I know I thought my compost was poor last year, but looking back its terrible!  Seems to be mainly composed of wood rather than soil.  None of these seedlings survived the great slug outbreak of 2014

Pepper - Sweet minimix and sweet topepo rosso.  Ah the peppers.  We had a tumultuous time, my peppers and I, last year.  I sowed them, they grew, I had a beautiful tray of seedlings, and then a slug invited itself to dinner.  One, just one little seedling was left after that first feast, and then he snuck back and polished that one as well.  So my peppers were exclusively provided by shop bought plants.  Weirdly, my all time most read post is one in which I admit that I neglected to eat most of the peppers I grew last year.  Despite being popular, I plan to not repeat this post again this year.  As the seeds are from last year I didn't stint.  I sowed ten-ish seeds in two pots, one variety in each.  They are currently snug on my kitchen windowsill, but they will have to elbow themselves some room the moment the pop up.  Seed compost, quarter of an inch deep, if your interested.

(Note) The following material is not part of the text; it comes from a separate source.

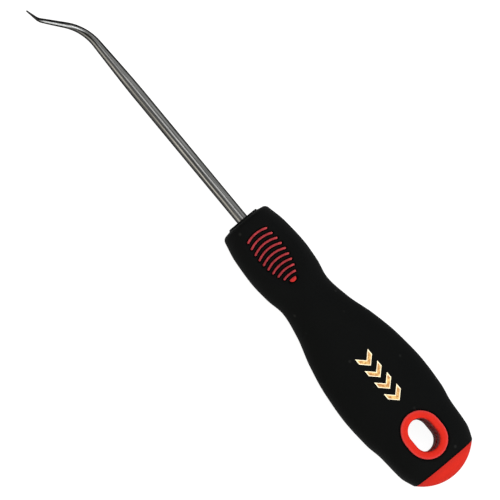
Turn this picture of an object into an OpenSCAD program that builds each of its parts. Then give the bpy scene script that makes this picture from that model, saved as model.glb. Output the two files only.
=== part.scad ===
// Angled pick for lifting O-rings and seals. A steel blade with a twice bent point is moulded into a
// two-shot handle: a red plastic core, and a black rubber grip over it. Lengths are in millimetres.
// The modules share one handle frame: X runs from the front boss at 0 to the butt, the blade points
// along -X and bends toward -Y, and the axis of the blade is the line y = 0, z = 0. Both faces are
// alike. in_place() lays the whole tool on the flat face of its ring and the foot under its shoulder.

/* [Blade] */
// Diameter of the round shank
shank_d = 4; // [3.5:0.1:4.5]
// Distance that the point reaches ahead of the handle
reach = 95.5; // [85:0.5:115]
// Length of the taper from the shank to the first bend
taper_len = 22; // [12:0.5:30]
// Diameter where the first bend starts
neck_d = 2.9; // [2.5:0.1:3.2]
// Diameter where the first bend ends
bend_end_d = 2; // [1.7:0.1:2.3]
// Diameter where the point starts to turn back
return_start_d = 1.5; // [1.3:0.1:1.7]
// Diameter where the point is straight again
return_end_d = 1; // [0.7:0.1:1.2]
// Diameter of the blunted tip
tip_d = 0.45; // [0.1:0.05:0.5]
// Angle of the first bend
bend_angle = 40; // [25:1:50]
// Angle that the point turns back
return_angle = 27; // [10:1:36]
// Centreline radius of the first bend
bend_r = 17; // [12:0.5:20]
// Centreline radius of the turn back
return_r = 5; // [4:0.5:9]
// Straight length between the two bends
mid_len = 7.6; // [5:0.1:9]
// Straight length of the point
point_len = 3.7; // [2:0.1:5]
// Length of the tang inside the handle
tang_len = 60; // [50:1:66]
// Width across the pressed wings of the tang
wing_w = 7; // [6:0.1:8]
// Thickness of the wings
wing_t = 1.5; // [1:0.1:2]

/* [Grip widths] */
// Width across the front shoulder
shoulder_w = 17.9; // [17.2:0.1:19]
// Width across the finger bulge
bulge_w = 21.8; // [20.5:0.1:23]
// Width across the waist
waist_w = 18.5; // [17.5:0.1:20]
// Width across the belly
belly_w = 32.1; // [29:0.1:34]
// Width where the tail begins
hip_w = 28.9; // [27.7:0.1:29.5]
// Width just ahead of the butt
tail_w = 27.4; // [26.8:0.1:27.6]
// Width at the end of the rubber
end_w = 23.8; // [23.6:0.1:24.5]

/* [Grip thickness] */
// Thickness at the front shoulder, before its feet are flattened
shoulder_t = 18.6; // [18.2:0.1:18.8]
// Thickness over the feet, where the shoulder meets a bench
foot_t = 17.4; // [17:0.1:17.6]
// Thickness over the finger bulge
bulge_t = 19.6; // [19:0.1:20.4]
// Thickness at the waist
waist_t = 17; // [16.5:0.1:17.6]
// Thickness over the belly
belly_t = 19.4; // [18.5:0.1:19.6]
// Thickness over the tail
tail_t = 20.8; // [20:0.1:21]
// Thickness at the end of the rubber
end_t = 17.8; // [17.4:0.1:18.5]
// Thickness of the rubber over the core
rubber_t = 2.2; // [1.8:0.1:2.4]

/* [Thumb dish] */
// Height of the dish floor above the axis
dish_floor = 6.8; // [6.4:0.1:7.6]
// Distance of the deepest point from the front
dish_x = 16; // [14:0.5:18]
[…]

Who named this plant?! How can such as thing of beauty be called a toad lily? So spotty
Tricyrtis - hirta. Ok so its not all vegetables.  This is another new seed purchase.  Shouldn't have admitted that, the other half will not be happy! I bought these at Kew Gardens because I saw these at a garden I visited last year and was completely entranced by them.  Getting hold of one myself has been a different matter.  I have not been able to get my hands on this elusive seed anywhere, so when I saw it in Kew, it was clearly going to be mine.  These are a lily-type of flower, which hopefully means they will not be poisonous to my cat.  Their common name is the toad lily, which I love.  What an unattractive  name for a lovely flower.

Sweet Peas - Yes more sweet peas, remember I wish to hand them out in the street to strangers in the summer.  I actually sowed these last week but I forgot.  I sowed one of each of the varieties I sowed originally.  They have the challenge of germinating outside which none of my sweet peas so far have had to do.  I can't promise this will be my last batch.